Shanghai Metro station

Fuxing Island (复兴岛 (復興島, Fùxīng Dǎo)) is a Shanghai Metro station located on Line 12 within Fuxing Island, a part of Yangpu District, Shanghai. The station opened on 29 December 2013.

== History ==
The station opened for passenger operations on 29 December 2013, as part of an initial fifteen station-long segment of Line 12 between and stations.

== Description ==
An underground structure with a single island platform, the station is located along Gongqing Road, the main roadway that serves the island. The island, also formerly known as Point Island, is located in the Huangpu River and is separated from the west bank by the Fuxing Island canal.

Due to its proximity to the Huangpu River, including the Zhujiamen wharf and Hudong shipyard on the other side of the river in Pudong, it lies on one of the deepest tunnel sections in the Shanghai Metro system.

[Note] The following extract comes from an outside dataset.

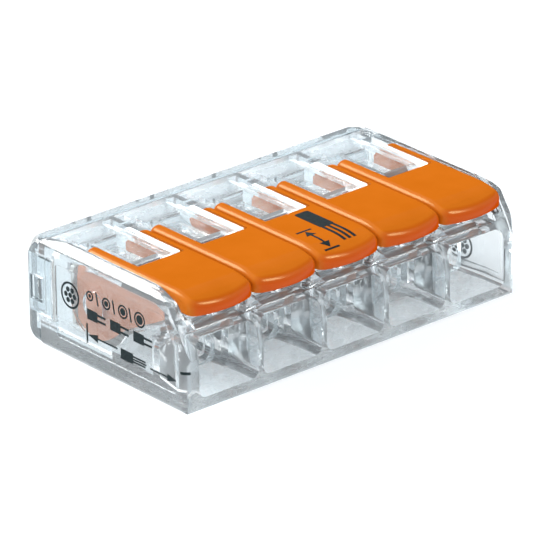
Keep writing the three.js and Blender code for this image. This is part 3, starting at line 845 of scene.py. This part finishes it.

The platform is located on the fourth underground floor, with the third floor used for equipment, second floor used as the station concourse, and first floor used for shops. The tunnel depth is due to the fact that the line must pass under the flood wall foundations of the shipyard and wharf.

=== Exits and amenities ===
There are three exits, numbered 2 through 4, of which only two exits are open. Exit 2 is located on the east side of the station, close to Gongqing Road, while exit 4 is located on the west side of the station, facing the Fuxing Island canal. Washrooms are available outside the fare-paid zone, near exit 2. The station is fully accessible.